Friday, July 17, 2015


Law of Demand

In economics, the law of demand is an economic law, which states that consumers buy more of a good when its price is lower and less when its price is higher (ceteris paribus).

The Law of demand states that the quantity demanded and the price of a commodity are inversely related, other things remaining constant. That is, if the income of the consumer, prices of the related goods, and preferences of the consumer remain unchanged, then the change in quantity of good demanded by the consumer will be negatively correlated to the change in the price of the good. There are some exceptions to this rule, however. see giffen goods and veblen goods.

Assumptions

Every law will have limitations or exceptions. While expressing the law of demand, the assumption is that other conditions of demand are unchanged. If they don't remain constant, the inverse relation may not hold well. In other words, it is assumed that the income and tastes of consumers and the prices of other commodities are constant. This law operates when the commodity’s price changes and all other prices and conditions do not change.

The main assumptions are:

    Habits, tastes and fashions remain constant.
    Money, income of the consumer does not change.
    Prices of other goods remain constant.
    The commodity in question has no substitute or is not in competition by other goods.
    The commodity is a normal good and has no prestige or status value.
    People do not expect changes in the price.
    Price is independent and demand is dependent.

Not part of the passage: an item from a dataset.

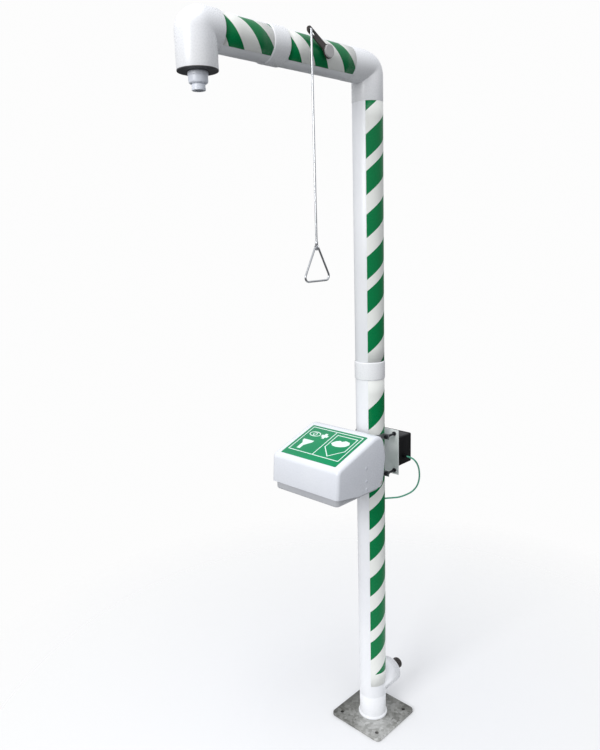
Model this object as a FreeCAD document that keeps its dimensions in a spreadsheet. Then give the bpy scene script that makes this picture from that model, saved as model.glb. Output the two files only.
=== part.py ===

Exceptions to the law of demand

Generally, the amount demanded of a good increases with a decrease in price of the good and vice versa. In some cases, however, this may not be true. Such situations are explained below.
Giffen goods

Initially discovered by Robert Giffen, economists disagree on the existence of Giffen goods in the market. A Giffen good describes an inferior good that as the price increases, demand for the product increases. As an example, during the Irish Potato Famine of the 19th century, potatoes were considered a Giffen good. Potatoes were the largest staple in the Irish diet, so as the price rose it had a large impact on income. People responded by cutting out on luxury goods such as meat and vegetables, and instead bought more potatoes. Therefore, as the price of potatoes increased, so did the demand.
Commodities which are used as status symbols

Some expensive commodities like diamonds, air conditioned expensive cars, etc., are used as status symbols to display one’s wealth. The more expensive these commodities become, the higher their value as a status symbol and hence, the greater the demand for them. The amount demanded of these commodities increase with an increase in their price and decrease with a decrease in their price. Also known as a Veblen good.
Expectation of change in the price of commodity

If a household expects the price of a commodity to increase, it may start purchasing a greater amount of the commodity even at the presently increased price. Similarly, if the household expects the price of the commodity to decrease, it may postpone its purchases. Thus, law of demand is violated in such cases. In this case, the demand curve does not slope down from left to right; instead it presents a backward slope from the top right to down left. This curve is known as an exceptional demand curve. Technically, this is not a violation of the law of demand, as it violates the ceteris paribus condition.
Law of demand and changes in demand

The law of demand states that, other things remaining same, the quantity demanded of a good increases when its price falls and vice-versa. Note that demand for goods changes as a consequence of changes in income, tastes etc. Hence, demand may expand or contract and increase or decrease. In this context, let us make a distinction between two different types of changes that affect quantity demanded, viz., expansion and contraction; and increase and decrease.

While stating the law of demand i.e., while treating price as the causative factor, the relevant terms are Expansion and Contraction in demand. When demand is changing due to a price change alone, we should not say increase or decrease but expansion or contraction. If one of the non-price determinants of demand, such as the prices of other goods, income, etc. change & thereby demand changes, the relevant terms are increase and decrease in demand. The expansion and contraction in demand are shown in the diagram. You may observe that expansion and contraction are shown on a single DD curve. The changes (movements) take place along the given curve k.
Limitation

    Change in taste or fashion.
    Change in income
    Change in other prices.
    Discovery of substitution.
    Anticipatory change in prices.
    Rare or distinction goods.

There are certain goods which do not follow this law. These include Veblen goods and Giffen goods.